# Start of Data lines

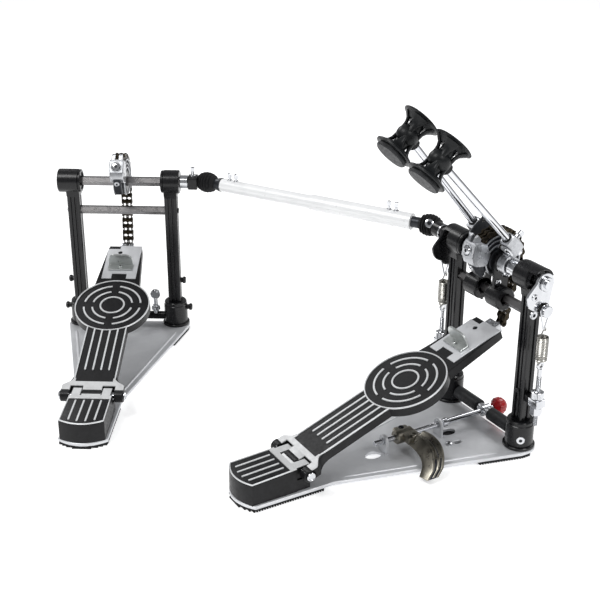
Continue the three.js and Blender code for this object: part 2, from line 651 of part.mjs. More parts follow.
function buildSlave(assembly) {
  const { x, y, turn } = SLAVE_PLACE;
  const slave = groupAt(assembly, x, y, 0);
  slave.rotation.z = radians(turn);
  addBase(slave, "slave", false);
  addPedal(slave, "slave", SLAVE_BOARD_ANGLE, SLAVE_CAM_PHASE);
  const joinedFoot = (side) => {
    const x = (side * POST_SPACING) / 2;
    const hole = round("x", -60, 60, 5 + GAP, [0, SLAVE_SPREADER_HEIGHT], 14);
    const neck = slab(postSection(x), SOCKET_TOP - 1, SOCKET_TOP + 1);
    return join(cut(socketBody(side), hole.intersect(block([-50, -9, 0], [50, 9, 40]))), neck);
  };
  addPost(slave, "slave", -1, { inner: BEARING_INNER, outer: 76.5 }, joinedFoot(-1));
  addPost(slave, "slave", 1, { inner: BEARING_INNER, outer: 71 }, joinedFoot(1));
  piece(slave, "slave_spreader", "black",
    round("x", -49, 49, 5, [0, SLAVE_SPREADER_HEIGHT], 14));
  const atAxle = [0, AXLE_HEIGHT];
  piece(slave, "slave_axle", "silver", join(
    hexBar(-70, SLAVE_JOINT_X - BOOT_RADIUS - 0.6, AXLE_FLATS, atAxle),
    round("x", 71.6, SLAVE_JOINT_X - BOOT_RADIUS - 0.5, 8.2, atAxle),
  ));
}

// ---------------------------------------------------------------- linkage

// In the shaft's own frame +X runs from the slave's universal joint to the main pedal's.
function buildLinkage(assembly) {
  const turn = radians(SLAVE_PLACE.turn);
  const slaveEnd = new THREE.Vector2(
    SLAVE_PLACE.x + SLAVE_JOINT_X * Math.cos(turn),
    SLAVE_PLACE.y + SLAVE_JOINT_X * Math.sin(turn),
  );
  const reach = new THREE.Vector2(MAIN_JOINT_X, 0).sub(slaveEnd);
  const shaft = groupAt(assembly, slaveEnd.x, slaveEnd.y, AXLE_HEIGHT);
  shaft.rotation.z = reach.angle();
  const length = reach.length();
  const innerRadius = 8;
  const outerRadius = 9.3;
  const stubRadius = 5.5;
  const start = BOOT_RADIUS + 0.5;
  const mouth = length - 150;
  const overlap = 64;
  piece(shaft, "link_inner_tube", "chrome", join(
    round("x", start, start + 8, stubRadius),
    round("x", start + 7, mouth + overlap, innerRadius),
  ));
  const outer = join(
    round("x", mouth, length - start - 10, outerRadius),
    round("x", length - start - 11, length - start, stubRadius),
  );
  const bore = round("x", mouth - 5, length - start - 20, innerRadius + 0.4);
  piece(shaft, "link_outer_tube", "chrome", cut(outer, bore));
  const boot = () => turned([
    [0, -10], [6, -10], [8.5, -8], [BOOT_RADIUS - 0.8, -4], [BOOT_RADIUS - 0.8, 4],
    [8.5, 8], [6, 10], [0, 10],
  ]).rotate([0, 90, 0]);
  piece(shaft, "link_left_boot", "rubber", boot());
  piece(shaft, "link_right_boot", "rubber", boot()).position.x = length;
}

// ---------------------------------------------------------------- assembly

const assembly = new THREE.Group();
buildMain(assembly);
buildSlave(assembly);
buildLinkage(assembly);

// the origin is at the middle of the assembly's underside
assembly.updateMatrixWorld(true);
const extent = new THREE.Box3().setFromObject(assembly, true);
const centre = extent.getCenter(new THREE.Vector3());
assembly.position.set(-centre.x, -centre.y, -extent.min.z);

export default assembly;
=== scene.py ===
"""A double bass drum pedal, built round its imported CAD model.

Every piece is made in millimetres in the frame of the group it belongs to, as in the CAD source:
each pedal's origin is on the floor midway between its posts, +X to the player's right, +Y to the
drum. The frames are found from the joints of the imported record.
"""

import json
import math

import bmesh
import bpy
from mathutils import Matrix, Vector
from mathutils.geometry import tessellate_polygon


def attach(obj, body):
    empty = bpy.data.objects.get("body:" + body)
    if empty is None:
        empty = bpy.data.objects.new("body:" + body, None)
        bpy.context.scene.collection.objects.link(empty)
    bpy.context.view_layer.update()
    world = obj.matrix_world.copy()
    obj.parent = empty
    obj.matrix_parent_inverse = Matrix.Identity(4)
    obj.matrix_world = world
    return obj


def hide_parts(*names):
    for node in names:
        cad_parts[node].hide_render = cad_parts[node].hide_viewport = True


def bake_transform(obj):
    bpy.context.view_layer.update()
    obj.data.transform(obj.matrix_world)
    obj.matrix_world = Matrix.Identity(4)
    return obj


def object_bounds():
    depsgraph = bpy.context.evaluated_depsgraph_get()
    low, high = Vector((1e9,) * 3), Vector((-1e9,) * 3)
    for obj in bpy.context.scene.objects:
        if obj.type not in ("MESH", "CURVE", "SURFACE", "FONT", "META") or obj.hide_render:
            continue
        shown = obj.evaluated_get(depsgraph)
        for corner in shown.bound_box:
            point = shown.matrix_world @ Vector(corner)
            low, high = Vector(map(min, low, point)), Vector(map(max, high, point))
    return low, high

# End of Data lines

• [Problem statement]:
Working from the data above, extract solely the lines from the one containing "the assembly's underside" through the one containing "import math", exactly as they appear, both included.

• [The output]:
// the origin is at the middle of the assembly's underside
assembly.updateMatrixWorld(true);
const extent = new THREE.Box3().setFromObject(assembly, true);
const centre = extent.getCenter(new THREE.Vector3());
assembly.position.set(-centre.x, -centre.y, -extent.min.z);

export default assembly;
=== scene.py ===
"""A double bass drum pedal, built round its imported CAD model.

Every piece is made in millimetres in the frame of the group it belongs to, as in the CAD source:
each pedal's origin is on the floor midway between its posts, +X to the player's right, +Y to the
drum. The frames are found from the joints of the imported record.
"""

import json
import math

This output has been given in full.